→ Problem requirements
Only the lines from the line that has "flute_set(1);" through the line that has "for node in" should be reproduced, exactly and with both ends kept.

→ Supplied records
_ _ _
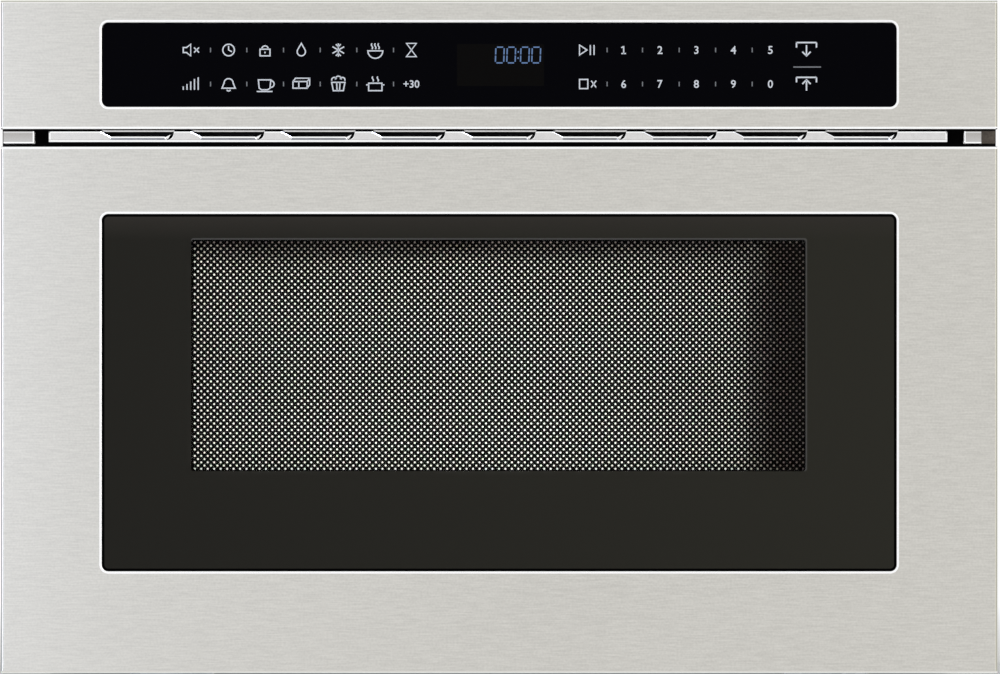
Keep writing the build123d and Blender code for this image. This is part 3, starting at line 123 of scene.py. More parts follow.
def areaLight(name, place, target, size, power, colour, spread=math.pi):
    data = bpy.data.lights.new(name, "AREA")
    data.shape = "RECTANGLE"
    data.size, data.size_y = size
    data.energy = power
    data.color = toLinear(colour)[:3]
    data.spread = spread
    lamp = bpy.data.objects.new(name, data)
    lamp.location = place
    lamp.rotation_euler = (Vector(target) - lamp.location).to_track_quat("-Z", "Y").to_euler()
    bpy.context.scene.collection.objects.link(lamp)
    return lamp


def makeCamera():
    scene = bpy.context.scene
    scene.view_settings.view_transform = "Standard"
    data = bpy.data.cameras.new("camera")
    data.sensor_width = studio["sensor"]
    data.lens = studio["sensor"] * studio["distance"] / (studio["photoWidth"] * studio["pixel"])
    data.clip_end = studio["clipEnd"]
    camera = bpy.data.objects.new("camera", data)
    camera.location = (photoX(studio["photoWidth"] / 2), frontY - studio["distance"],
                       photoZ(studio["photoHeight"] / 2))
    camera.rotation_euler = (math.pi / 2, 0, 0)
    scene.collection.objects.link(camera)
    scene.camera = camera


def makeSky():
    # white to the camera and in reflections, a softer white on the object itself
    world = bpy.data.worlds.new("studioWorld")
    bpy.context.scene.world = world
    world.use_nodes = True
    tree = world.node_tree
    tree.nodes.clear()
    add = functools.partial(addNode, tree)
    path = add("LightPath").outputs
    seen = add("Math", {"operation": "MAXIMUM", 0: path["Is Camera Ray"], 1: path["Is Transmission Ray"]})
    seen = add("Math", {"operation": "MAXIMUM", 0: seen, 1: path["Is Glossy Ray"]})
    strength = add("MapRange", {"Value": seen, "To Min": studio["ambient"], "To Max": 1.0})
    sky = add("Background", {"Color": "FFFFFF", "Strength": strength})
    add("OutputWorld", {"Surface": sky})


def makeFloorPaint():
    # satin paint that keeps the shadow near the object and runs out to white far from it, as a studio sweep
    # does; metal and glass show it as the white background
    material, add, paint, place = newMaterial("paleFloor")
    setSockets(paint, {"Base Color": studio["floorPaint"], "Roughness": studio["floorRough"]})
    path = add("LightPath").outputs
    mirrored = add("Math", {"operation": "MAXIMUM", 0: path["Is Glossy Ray"], 1: path["Is Transmission Ray"]})
    away = add("VectorMath", {"operation": "LENGTH", 0: place})
    far = add("MapRange", {"Value": away, "From Min": studio["sweep"][0], "From Max": studio["sweep"][1]})
    farSeen = add("Math", {"operation": "MULTIPLY", 0: path["Is Camera Ray"], 1: far})
    whitened = add("Math", {"operation": "MAXIMUM", 0: mirrored, 1: farSeen})
    white = add("Emission", {"Color": "FFFFFF", "Strength": 1.0})
    both = add("MixShader", {0: whitened, 1: paint, 2: white})
    setSockets(material.node_tree.nodes["Material Output"], {"Surface": both})
    return material


def makeFloor():
    half = studio["floorHalf"]
    corners = np.array([[-half, -half, 0], [half, -half, 0], [half, half, 0], [-half, half, 0]], float)
    mesh = bpy.data.meshes.new("floor")
    mesh.from_pydata(corners.tolist(), [], [(0, 1, 2, 3)])
    mesh.materials.append(makeFloorPaint())
    floor = bpy.data.objects.new("floor", mesh)
    bpy.context.scene.collection.objects.link(floor)
    return floor


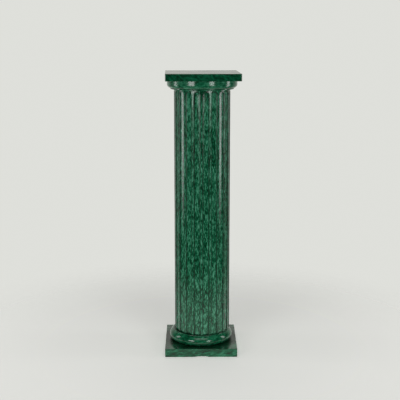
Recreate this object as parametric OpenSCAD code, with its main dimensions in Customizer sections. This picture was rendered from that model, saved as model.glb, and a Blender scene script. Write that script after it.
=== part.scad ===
// Doric column pedestal of polished green stone, about one metre high.
// Five pieces stand one on another: a square plinth, a base torus, a fluted
// shaft, a round capital and a square abacus.
// Millimetres, +Z up, front towards -Y, origin at the middle of the underside.

/* [Shaft] */
// Height of the shaft between the base torus and the capital
shaft_high = 876; // [400:1:1600]
// Radius of the shaft at its foot
shaft_foot_r = 99.7; // [80:0.1:130]
// Radius of the shaft under the capital
shaft_top_r = 98.9; // [78:0.1:130]
// How far the shaft and the pieces on it stand right of the plinth's middle
shaft_shift = 4.5; // [-6:0.5:6]
// How far the shaft is turned from square-on, in degrees
shaft_turn = -2; // [-10:0.5:10]

/* [Flutes] */
// Number of flutes round the shaft
flute_count = 20; // [12:2:24]
// Width of one flute between its two arrises
flute_wide = 22.5; // [8:0.5:24]
// Depth of one flute below the round of the shaft
flute_deep = 4; // [2:0.1:7]
// Plain neck between the rounded top of a flute and the capital
flute_neck = 5; // [1:0.5:60]

/* [Base torus] */
// Height of the base torus
torus_high = 39; // [20:0.5:60]
// How far the torus stands out beyond the foot of the shaft
torus_proud = 15; // [10:0.5:30]
// Height of the torus's widest line above the plinth
torus_belly = 14.5; // [6:0.5:18]
// How far the thin listel on the torus stands out beyond the foot of the shaft
listel_proud = 0.8; // [0.2:0.1:3]

/* [Plinth] */
// Thickness of the plinth
plinth_thick = 30.5; // [15:0.5:60]
// How far each side of the plinth stands out beyond the torus
plinth_margin = 14.4; // [5:0.1:60]
// Radius of the upright corners of the plinth and the abacus
corner_r = 2.5; // [1:0.5:8]

/* [Chip in the lower front edge of the plinth] */
// Length of the chip along the edge
chip_long = 56; // [20:1:120]
// Height of the chip up the front face
chip_high = 3; // [1:0.5:8]
// Depth of the chip across the underside
chip_deep = 9; // [4:0.5:20]
// Where the chip starts, measured left from the middle of the front
chip_left = 30; // [10:1:80]

/* [Capital] */
// Height of the thin annulet round the neck
annulet_high = 4; // [3:0.5:12]
// How far the annulet stands out beyond the top of the shaft
annulet_proud = 13.2; // [5:0.1:25]
// Height of the echinus between the annulet and the abacus
echinus_high = 28.5; // [15:0.5:50]
// How far the echinus stands out beyond the top of the shaft
echinus_proud = 24.8; // [12:0.1:45]
// Radius of the quarter round under the echinus
echinus_round = 12.5; // [4:0.5:14]

/* [Abacus] */
// Thickness of the abacus
abacus_thick = 25; // [12:0.5:60]
// How far each side of the abacus stands out beyond the echinus
abacus_margin = 5.9; // [3:0.1:50]
// How far the abacus is turned on the capital, in degrees
abacus_turn = 1.5; // [-5:0.5:5]

/* [Hidden] */
$fn = 96;
dark_green = [0.02, 0.20, 0.11];
green = [0.05, 0.30, 0.17];

// Plan sizes, each worked outward from the shaft
torus_r = shaft_foot_r + torus_proud;
listel_r = shaft_foot_r + listel_proud;
plinth_side = 2 * (torus_r + plinth_margin);
annulet_r = shaft_top_r + annulet_proud;
echinus_r = shaft_top_r + echinus_proud;
abacus_side = 2 * (echinus_r + abacus_margin);

// Heights at which the pieces meet
torus_z = plinth_thick;
shaft_z = torus_z + torus_high;
capital_z = shaft_z + shaft_high;
abacus_z = capital_z + annulet_high + echinus_high;

// A flute is part of a round channel: its rise is the depth measured from the
// straight line between its arrises, and its radius follows from that
flute_half_angle = asin(flute_wide / 2 / shaft_foot_r);
flute_rise = flute_deep - shaft_foot_r * (1 - cos(flute_half_angle));
flute_r = (pow(flute_wide / 2, 2) + pow(flute_rise, 2)) / (2 * flute_rise);
flute_out = flute_r - flute_deep;
flute_lean = atan((shaft_foot_r - shaft_top_r) / shaft_high);
flute_apse = sqrt(pow(flute_r, 2) - pow(flute_out, 2));
flute_long = shaft_high - flute_neck - flute_apse;

// Cutting tools pass this far beyond the stone they cut
overcut = 4;
chip_slope = atan(chip_high / chip_deep);

// Square slab with slightly rounded upright corners, standing on z = 0
module slab(side, thick, r) {
    straight = side - 2 * r;
    linear_extrude(thick) {
        square([side, straight], center = true);
        square([straight, side], center = true);
        for (x = [-1, 1], y = [-1, 1])
            translate([x * straight / 2, y * straight / 2]) circle(r);
    }
}

// Round disc with a half-round edge, standing on z = 0
module half_round_disc(r, high) {
    rotate_extrude() {
        square([r - high / 2, high]);
        translate([r - high / 2, high / 2]) circle(high / 2);
    }
}

// Round disc with an upright edge that turns under in a quarter round
module ovolo_disc(r, high, round_r) {
    rotate_extrude() {
        square([r - round_r, high]);
        translate([0, round_r]) square([r, high - round_r]);
        translate([r - round_r, round_r]) circle(round_r);
    }
}

// Long flake missing from an edge: it opens gently from the left, is highest
// in its middle, ends sharply on the right and runs out across the underside
module chip() {
    opening = [0.2 * chip_long, 0.4 * chip_high];
    outline = [
        -opening * overcut / opening.y, opening, [0.4 * chip_long, 0.95 * chip_high],
        [0.75 * chip_long, chip_high], [0.97 * chip_long, 0.5 * chip_high],
        [chip_long, -overcut]
    ];
    translate([-chip_left, chip_deep - plinth_side / 2, 0])
        rotate([90 - chip_slope, 0, 0]) translate([0, -chip_high, -overcut])
            linear_extrude(chip_deep / cos(chip_slope) + 2 * overcut) polygon(outline);
}

// One flute of the shaft, cut on its +X side, with a rounded top
module flute() {
    translate([shaft_foot_r + flute_out, 0, 0]) rotate([0, -flute_lean, 0]) {
        translate([0, 0, -overcut]) cylinder(h = flute_long + overcut, r = flute_r);
        translate([0, 0, flute_long]) sphere(flute_r);
    }
}

module plinth() {
    color(green) difference() {
        slab(plinth_side, plinth_thick, corner_r);
        chip();
    }
}

// The torus turns under in a small quarter round and over in a larger one,
// and a thin listel on it carries the shaft
module base_torus() {
    over = torus_high - torus_belly;
    color(green) translate([0, 0, torus_z]) rotate_extrude() {
        square([torus_r - torus_belly, torus_belly]);
        intersection() {
            translate([torus_r - torus_belly, torus_belly]) circle(torus_belly);
            square([torus_r, torus_belly]);
        }
        translate([0, torus_belly]) square([torus_r - over, over]);
        intersection() {
            translate([torus_r - over, torus_belly]) circle(over);
            translate([0, torus_belly]) square([torus_r, over]);
        }
        square([listel_r, torus_high]);
    }
}

// Every other flute round the shaft: neighbouring cutters overlap outside the
// stone, so the two sets are cut one after the other
module flute_set(first) {
    pitch = 360 / flute_count;
    for (i = [first : 2 : flute_count - 1]) rotate([0, 0, (i + 0.5) * pitch]) flute();
}

module shaft() {
    color(green) translate([shaft_shift, 0, shaft_z]) rotate([0, 0, shaft_turn - 90]) difference() {
        difference() {
            cylinder(h = shaft_high, r1 = shaft_foot_r, r2 = shaft_top_r);
            flute_set(0);
        }
        flute_set(1);
    }
}

module capital() {
    color(green) translate([shaft_shift, 0, capital_z]) {
        half_round_disc(annulet_r, annulet_high);
        translate([0, 0, annulet_high]) ovolo_disc(echinus_r, echinus_high, echinus_round);
    }
}

module abacus() {
    color(dark_green) translate([shaft_shift, 0, abacus_z]) rotate([0, 0, abacus_turn])
        slab(abacus_side, abacus_thick, corner_r);
}

plinth();
base_torus();
shaft();
capital();
abacus();
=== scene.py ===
"""Looks of the doric column pedestal: five pieces of polished green marble.

Each piece stands where the CAD node that it replaces stands, and takes its height from it.
Metres, +Z up, front towards -Y.
"""
import math

import bpy
import numpy as np
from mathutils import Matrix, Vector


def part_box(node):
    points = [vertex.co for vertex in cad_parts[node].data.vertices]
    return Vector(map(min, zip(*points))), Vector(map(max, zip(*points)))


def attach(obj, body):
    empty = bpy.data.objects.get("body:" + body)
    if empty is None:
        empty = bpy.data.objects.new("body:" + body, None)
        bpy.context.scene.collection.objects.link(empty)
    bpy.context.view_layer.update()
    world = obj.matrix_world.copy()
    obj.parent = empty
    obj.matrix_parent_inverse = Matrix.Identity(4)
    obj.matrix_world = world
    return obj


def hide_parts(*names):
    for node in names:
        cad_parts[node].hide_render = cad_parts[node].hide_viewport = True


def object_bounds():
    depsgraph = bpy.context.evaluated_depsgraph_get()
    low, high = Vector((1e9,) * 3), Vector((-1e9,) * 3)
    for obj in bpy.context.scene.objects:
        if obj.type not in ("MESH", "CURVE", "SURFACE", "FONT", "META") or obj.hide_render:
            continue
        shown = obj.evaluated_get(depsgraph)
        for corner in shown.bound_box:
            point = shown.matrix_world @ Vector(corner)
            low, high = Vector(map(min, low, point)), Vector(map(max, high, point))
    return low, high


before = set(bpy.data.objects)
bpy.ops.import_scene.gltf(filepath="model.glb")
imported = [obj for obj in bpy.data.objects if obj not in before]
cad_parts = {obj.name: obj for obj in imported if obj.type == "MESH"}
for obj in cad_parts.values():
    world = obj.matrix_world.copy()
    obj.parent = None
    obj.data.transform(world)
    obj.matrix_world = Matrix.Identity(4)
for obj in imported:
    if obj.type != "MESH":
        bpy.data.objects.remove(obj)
cad_low, cad_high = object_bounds()

MM = 0.001
SEED = 7

# Shaft and flutes
FOOT_R = 99.7 * MM         # radius of the shaft at its foot
TOP_R = 98.9 * MM          # radius of the shaft under the capital
SHAFT_TURN = -2.0          # degrees that the shaft is turned from square-on
FLUTES = 20
FLUTE_WIDE = 22.5 * MM
FLUTE_DEEP = 4.0 * MM
FLUTE_NECK = 5.0 * MM      # plain stone between a flute's top and the capital
FLUTE_BED_R = 50 * MM      # radius of the shallow arc across a flute's bed
FLUTE_SIDE = 0.65 * MM     # width that the steep side of a flute takes up
FLUTE_TIP = 0.12           # share of their width that a flute's columns keep at its very top
ARRIS_R = 0.3 * MM         # round of the worn arrises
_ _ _
→ The output
        flute_set(1);
    }
}

module capital() {
    color(green) translate([shaft_shift, 0, capital_z]) {
        half_round_disc(annulet_r, annulet_high);
        translate([0, 0, annulet_high]) ovolo_disc(echinus_r, echinus_high, echinus_round);
    }
}

module abacus() {
    color(dark_green) translate([shaft_shift, 0, abacus_z]) rotate([0, 0, abacus_turn])
        slab(abacus_side, abacus_thick, corner_r);
}

plinth();
base_torus();
shaft();
capital();
abacus();
=== scene.py ===
"""Looks of the doric column pedestal: five pieces of polished green marble.

Each piece stands where the CAD node that it replaces stands, and takes its height from it.
Metres, +Z up, front towards -Y.
"""
import math

import bpy
import numpy as np
from mathutils import Matrix, Vector


def part_box(node):
    points = [vertex.co for vertex in cad_parts[node].data.vertices]
    return Vector(map(min, zip(*points))), Vector(map(max, zip(*points)))


def attach(obj, body):
    empty = bpy.data.objects.get("body:" + body)
    if empty is None:
        empty = bpy.data.objects.new("body:" + body, None)
        bpy.context.scene.collection.objects.link(empty)
    bpy.context.view_layer.update()
    world = obj.matrix_world.copy()
    obj.parent = empty
    obj.matrix_parent_inverse = Matrix.Identity(4)
    obj.matrix_world = world
    return obj


def hide_parts(*names):
    for node in names:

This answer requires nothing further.